## Set exercise
Exactly the lines from the line with "the sole's outline." to the line with "imported = [obj" should be extracted, both included, with no other lines.

## Supplied information
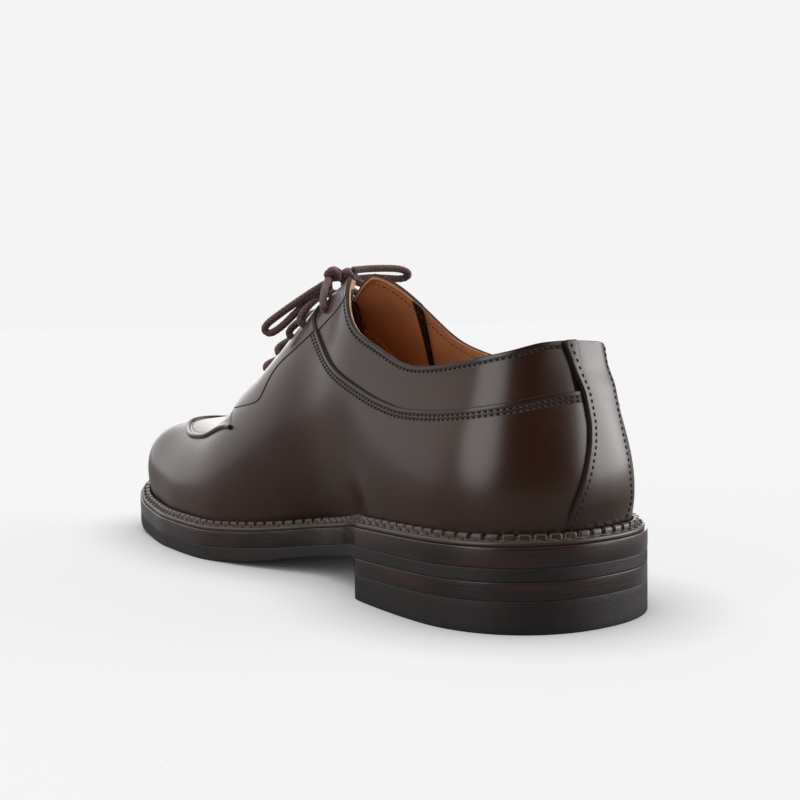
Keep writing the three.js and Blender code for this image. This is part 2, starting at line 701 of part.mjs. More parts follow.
const base = lastSolid((point) => VAMP_OFFSET + tabBulge(point));
const panelsOut = lastSolid(tabBulge);
const facingsOut = lastSolid((point) => FACING_OFFSET + tabBulge(point));
const apronOut = lastSolid(APRON_OFFSET);
const beadOut = lastSolid(BEAD_OFFSET);
const stripOut = lastSolid((point) => STRIP_OFFSET * smooth((point.z - STRIP_FOOT) / 8));
const wallIn = lastSolid(VAMP_OFFSET - WALL);
const core = lastSolid(VAMP_OFFSET - WALL / 2);

const aboveLap = aboveLine(LAP_LINE, 1).add(aboveLine(LAP_LINE, -1));
const facingZone = aboveLine(FACING_LINE, 1).add(aboveLine(FACING_LINE, -1));
const windowZone = upCutter(apronWindow(), 0, SKY).add(upCutter(throatOutline(0.72), 0, SKY));

const panels = panelsOut.subtract(core).subtract(aboveLap).subtract(facingZone).subtract(windowZone);
const facings = facingsOut.subtract(core).intersect(facingZone).subtract(windowZone);
const apronTop = apronOut.subtract(core).intersect(upCutter(apronOutline(0), 0, SKY));
const beadZone = upCutter(apronOutline(0), 0, SKY).subtract(upCutter(apronOutline(APRON_BEAD_WIDTH), 0, SKY));
const bead = beadOut.subtract(core).intersect(beadZone);

const stripShare = monotone(STRIP_HALF_WIDTHS, "height", "half");
const stripHalf = (height) => stripShare(height) * BALL_WIDTH;
const stripHeights = Array.from({ length: 15 }, (_, i) => 0.2 + (0.9 * i) / 14);
const stripOutline = [
  ...stripHeights.map((height) => [stripHalf(height), height * UPPER_RISE]),
  ...stripHeights.map((height) => [-stripHalf(height), height * UPPER_RISE]).reverse(),
];
function backwardCutter(outline, from, to) {
  const shape = new THREE.Shape(outline.map(([x, z]) => new THREE.Vector2(x, z)));
  const geometry = new THREE.ExtrudeGeometry(shape, { depth: to - from, bevelEnabled: false, curveSegments: 1 });
  geometry.applyMatrix4(new THREE.Matrix4().set(1, 0, 0, 0, 0, 0, -1, to, 0, 1, 0, 0, 0, 0, 0, 1));
  return solidOf(geometry);
}
const strip = stripOut.subtract(core).intersect(backwardCutter(stripOutline, yOf(0.2), yOf(-0.05)));

// Where the upper's surface is at a distance from the crest, on one side.
function surfaceAt(distance, y, side) {
  let foot = alongOf(y);
  let up = 1;
  for (let turn = 0; turn < 4; turn += 1) {
    let low = 0.3;
    let high = 1;
    for (let i = 0; i < 24 && distance > 0; i += 1) {
      up = (low + high) / 2;
      const point = lastPoint(foot, side, up);
      if (side * (point.x - crest(alongOf(y))) > distance) low = up;
      else high = up;
    }
    foot -= (y - lastPoint(foot, side, up).y) / OUTSOLE_LENGTH;
  }
  return { point: lastPoint(foot, side, up), normal: lastNormal(foot, side, up) };
}
function overSurface(distance, y, side, offset) {
  const { point, normal } = surfaceAt(distance, y, side);
  return point.addScaledVector(normal, offset + tabBulge(point));
}

const eyeletDistance = (along) => throatHalf(along) + EYELET_SETBACK;
function punch(along, side) {
  const { point, normal } = surfaceAt(eyeletDistance(along), yOf(along), side);
  const geometry = new THREE.CylinderGeometry(EYELET_HOLE / 2, EYELET_HOLE / 2, 16, 12);
  const turn = new THREE.Quaternion().setFromUnitVectors(new THREE.Vector3(0, 1, 0), normal);
  geometry.applyMatrix4(new THREE.Matrix4().compose(point, turn, new THREE.Vector3(1, 1, 1)));
  return solidOf(geometry);
}

const aboveTopline = aboveLine(TOPLINE, 1).add(aboveLine(TOPLINE, -1));
let upper = base.add(panels).add(facings).add(apronTop).add(bead).add(strip);
upper = upper.subtract(wallIn).subtract(aboveTopline).subtract(upCutter(throatOutline(THROAT_END), 0, SKY));
upper = upper.subtract(slab(-CLEAR / 10, () => 0, weltBase));
for (const along of EYELETS_ALONG) upper = upper.subtract(punch(along, 1)).subtract(punch(along, -1));
const insoleInset = UPPER_INSET - VAMP_OFFSET + WALL + 2 * FIT_GAP;
const insole = slab(insoleInset, weltBase, (along) => weltBase(along) + INSOLE_THICKNESS);

// The tongue lies under the facings, and lower beside its middle, where the lace runs from hole to hole.
const tongueHalf = monotone(TONGUE, "along", "half");
const crease = { inside: TONGUE_CREASE.inside * BALL_WIDTH, outside: TONGUE_CREASE.outside * BALL_WIDTH };
const facingUnderside = VAMP_OFFSET - WALL;
const laceDepth = facingUnderside - LACE_CLEARANCE - LACE / 2;
function tongueOffset(distance) {
  const { inside, outside } = crease;
  const drop = laceDepth - LACE / 2 - FIT_GAP - (facingUnderside - TONGUE_CLEARANCE);
  return facingUnderside - TONGUE_CLEARANCE + drop * smooth((distance - inside) / (outside - inside));
}
const tongueAlongs = Array.from({ length: TONGUE_ROWS + 1 }, (_, i) => {
  const [first, last] = [TONGUE[0].along, TONGUE[TONGUE.length - 1].along];
  return first + (last - first) * (i / TONGUE_ROWS) ** 1.3;
});
const tongueRing = (along, side, thickness) => {
  const half = tongueHalf(along) * BALL_WIDTH;
  const { inside, outside } = crease;
  const distances = [0, inside / 2, inside, (inside + outside) / 2, outside, (outside + half) / 2, half];
  return distances.map((distance) => {
    const { point, normal } = surfaceAt(distance, yOf(along), side);
    return point.addScaledVector(normal, tongueOffset(distance) - thickness);
  });
};
function tongueRow(along) {
  const edge = (thickness) => [
    ...tongueRing(along, -1, thickness).slice(1).reverse(),
    ...tongueRing(along, 1, thickness),
  ];
  return [...edge(0), ...edge(TONGUE_THICKNESS).reverse()];
}
function loftRows(rows) {
  const size = rows[0].length;
  const faces = [];
  for (let j = 0; j < rows.length - 1; j += 1) {
    for (let i = 0; i < size; i += 1) {
      const [a, b] = [j * size + i, j * size + ((i + 1) % size)];
      faces.push([a, b + size, b], [a, a + size, b + size]);
    }
  }
  const top = (rows.length - 1) * size;
  for (let i = 0; i < size / 2 - 1; i += 1) {
    const twin = size - 1 - i;
    faces.push([i, twin - 1, twin], [i, i + 1, twin - 1]);
    faces.push([top + i, top + twin, top + twin - 1], [top + i, top + twin - 1, top + i + 1]);
  }
  return solidOf(meshFrom(rows.flat(), faces));
}
const tongue = loftRows(tongueAlongs.map(tongueRow));

// A round lace through points, closed at its ends.
function laceTube(points, steps) {
  const curve = new THREE.CatmullRomCurve3(points);
  const round = Array.from({ length: LACE_SIDES }, (_, i) => {
    const turn = (2 * Math.PI * i) / LACE_SIDES;
    return new THREE.Vector2(Math.cos(turn), Math.sin(turn)).multiplyScalar(LACE / 2);
  });
  return solidOf(
    new THREE.ExtrudeGeometry(new THREE.Shape(round), {
      steps,
      extrudePath: curve,
      bevelEnabled: false,
    }),
  );
}

// The lace goes straight across from hole to hole, and down from hole to hole under the facings.
const laceHeight = FACING_OFFSET + LACE / 2 + LACE_CLEARANCE;
const throughHole = (along, side) => {
  const distance = eyeletDistance(along);
  return [
    overSurface(distance, yOf(along), side, laceDepth),
    overSurface(distance, yOf(along), side, facingUnderside / 2),
    overSurface(distance - 0.4, yOf(along), side, laceHeight - 0.5),
    overSurface(distance - 2.6, yOf(along), side, laceHeight),
    overSurface(throatHalf(along), yOf(along), side, laceHeight),
  ];
};
function laceBar(along) {
  const near = throughHole(along, 1);
  const far = throughHole(along, -1).reverse();
  const middle = near[4].clone().lerp(far[0], 0.5);
  return laceTube([...near, middle, ...far], 26);
}
function laceRun(from, to, side) {
  const ends = [from, to].map((along) => throughHole(along, side)[0]);
  return laceTube([ends[0], ends[0].clone().lerp(ends[1], 0.5), ends[1]], 3);
}
function laceStrand(along, side) {
  const start = throughHole(along, side).slice(0, 3);
  const knot = side > 0 ? KNOT[0] : KNOT[1];
  const reach = knot.wide + LACE / 2 + FIT_GAP;
  const end = new THREE.Vector3(knot.x + side * reach * 0.62, knot.y + reach * 0.72, knot.z - knot.high);
  const middle = start[2].clone().lerp(end, 0.5);
  middle.z += 1.2;
  return laceTube([...start, middle, end], 14);
}
const [topEyelet, ...lowerEyelets] = EYELETS_ALONG;
let crossings = laceStrand(topEyelet, 1).add(laceStrand(topEyelet, -1));
for (const along of lowerEyelets) crossings = crossings.add(laceBar(along));
EYELETS_ALONG.slice(1).forEach((along, i) => {
  for (const side of [1, -1]) crossings = crossings.add(laceRun(EYELETS_ALONG[i], along, side));
});

const knot = KNOT.map(({ x, y, z, wide, deep, high }) => {
  const lobe = new THREE.SphereGeometry(1, KNOT_SIDES, KNOT_SIDES - 2);
  lobe.applyMatrix4(new THREE.Matrix4().makeScale(wide, deep, high).setPosition(x, y, z));
  return solidOf(lobe);
}).reduce((joined, lobe) => joined.add(lobe));


const group = new THREE.Group();
function addNode(name, geometry, look) {
  const mesh = new THREE.Mesh(geometry, look);
  mesh.name = name;
  group.add(mesh);
}
addNode("outsole", geometryOf(outsole), SOLE_RUBBER);
addNode("midsole", geometryOf(midsole), SOLE_LEATHER);
addNode("heel_lift", geometryOf(heelLift), HEEL_LEATHER);
addNode("heel_top_piece", geometryOf(topPiece), SOLE_RUBBER);
addNode("welt", geometryOf(welt), WELT_LEATHER);
addNode("upper", geometryOf(upper), UPPER_LEATHER);
addNode("insole", geometryOf(insole), LINING_LEATHER);
addNode("tongue", geometryOf(tongue), UPPER_LEATHER);
addNode("lace_crossings", geometryOf(crossings), LACE_CORD);
addNode("lace_knot", geometryOf(knot), LACE_CORD);
for (const [name, points] of Object.entries(BOW)) {
  const route = points.map(([x, y, z]) => new THREE.Vector3(x, y, z));
  addNode(name, geometryOf(laceTube(route, 3 * points.length)), LACE_CORD);
}

// The origin is on the floor under the middle of the sole's outline.
const widest = (column) => Math.max(...SOLE_OUTLINE.map((row) => row[column]));
group.position.x = ((widest("outer") - widest("inner")) / 2) * BALL_WIDTH;

export default group;
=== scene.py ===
"""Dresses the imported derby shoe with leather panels, stitches, welt, sole and lace."""

import math

import bpy
import numpy as np
from bpy.props import FloatProperty, FloatVectorProperty, PointerProperty
from mathutils import Matrix, Vector


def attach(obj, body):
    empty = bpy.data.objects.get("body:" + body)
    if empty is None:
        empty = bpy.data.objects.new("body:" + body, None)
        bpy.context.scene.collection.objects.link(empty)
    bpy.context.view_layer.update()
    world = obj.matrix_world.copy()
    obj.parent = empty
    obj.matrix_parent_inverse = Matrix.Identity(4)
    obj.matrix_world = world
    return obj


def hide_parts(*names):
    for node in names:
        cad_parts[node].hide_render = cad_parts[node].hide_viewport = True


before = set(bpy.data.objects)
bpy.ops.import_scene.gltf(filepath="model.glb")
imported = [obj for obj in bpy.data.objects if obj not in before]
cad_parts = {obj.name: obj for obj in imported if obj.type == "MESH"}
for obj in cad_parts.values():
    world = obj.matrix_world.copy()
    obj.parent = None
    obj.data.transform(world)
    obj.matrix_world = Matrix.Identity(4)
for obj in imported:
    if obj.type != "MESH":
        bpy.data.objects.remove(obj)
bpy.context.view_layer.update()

bl_info = {
    "name": "Derby shoe",
    "version": (1, 0, 0),
    "blender": (4, 5, 0),
    "location": "3D View > Sidebar > Shoe",
    "description": "Builds a welted derby shoe with an apron front around its packed solids",
    "category": "Add Mesh",
}

# Lengths are worked out in millimetres, in the shoe's own frame, and become metres in the meshes.
MM = 0.001

# Driving sizes, as the solids have them.
OUTSOLE_LENGTH = 296.0
BALL_WIDTH = 100.0
HEEL_HEIGHT = 16.4
TOE_SPRING = 8.6
OUTSOLE_THICKNESS = 5.8
HEEL_SEAT_THICKNESS = 4.4
MIDSOLE_THICKNESS = 5.8
LIFT_THICKNESS = 5.4
HEEL_BREAST = 85.0
LAYER_GAP = 0.3
WELT_LIP_HEIGHT = 3.6
UPPER_INSET = 5.0
UPPER_RISE = 95.0
FIT_GAP = 0.3
TAB_BULGE = 1.2
LACE = 2.6

# How far each layer lies from the side panels' outside.
COLLAR_OFFSET = -1.2
STAY_OFFSET = 0.3
APRON_OFFSET = 0.2
STRIP_OFFSET = 1.3
LINING_OFFSET = -2.9
VAMP_UNDERSIDE = -2.9

# Sole outline: half widths on each side as shares of the ball width, at shares of the length.
SOLE_OUTLINE = {
    "along": (0.0, 0.15, 0.27, 0.35, 0.42, 0.5, 0.57, 0.65, 0.75, 0.87, 1.0),
    "inner": (0.42, 0.418, 0.388, 0.3, 0.268, 0.335, 0.395, 0.432, 0.412, 0.338, 0.29),
    "outer": (0.42, 0.418, 0.4, 0.375, 0.378, 0.44, 0.52, 0.572, 0.56, 0.46, 0.36),
}
HEEL_ROUND = {"share": 0.152, "power": 2.2}
TOE_ROUND = {"share": 0.16, "power": 2.4}
SOLE_PROFILE = {
    "along": (0.0, 0.29, 0.36, 0.45, 0.55, 0.64, 0.8, 0.88, 1.0),
    "heel": (1.0, 0.872, 0.659, 0.39, 0.104, 0.0, 0.0, 0.0, 0.0),
    "spring": (0.0, 0.0, 0.0, 0.0, 0.0, 0.0, 0.0, 0.14, 1.0),
    "fore": (0.0, 0.0, 0.0, 0.15, 0.85, 1.0, 1.0, 1.0, 1.0),
}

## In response
// The origin is on the floor under the middle of the sole's outline.
const widest = (column) => Math.max(...SOLE_OUTLINE.map((row) => row[column]));
group.position.x = ((widest("outer") - widest("inner")) / 2) * BALL_WIDTH;

export default group;
=== scene.py ===
"""Dresses the imported derby shoe with leather panels, stitches, welt, sole and lace."""

import math

import bpy
import numpy as np
from bpy.props import FloatProperty, FloatVectorProperty, PointerProperty
from mathutils import Matrix, Vector


def attach(obj, body):
    empty = bpy.data.objects.get("body:" + body)
    if empty is None:
        empty = bpy.data.objects.new("body:" + body, None)
        bpy.context.scene.collection.objects.link(empty)
    bpy.context.view_layer.update()
    world = obj.matrix_world.copy()
    obj.parent = empty
    obj.matrix_parent_inverse = Matrix.Identity(4)
    obj.matrix_world = world
    return obj


def hide_parts(*names):
    for node in names:
        cad_parts[node].hide_render = cad_parts[node].hide_viewport = True


before = set(bpy.data.objects)
bpy.ops.import_scene.gltf(filepath="model.glb")
imported = [obj for obj in bpy.data.objects if obj not in before]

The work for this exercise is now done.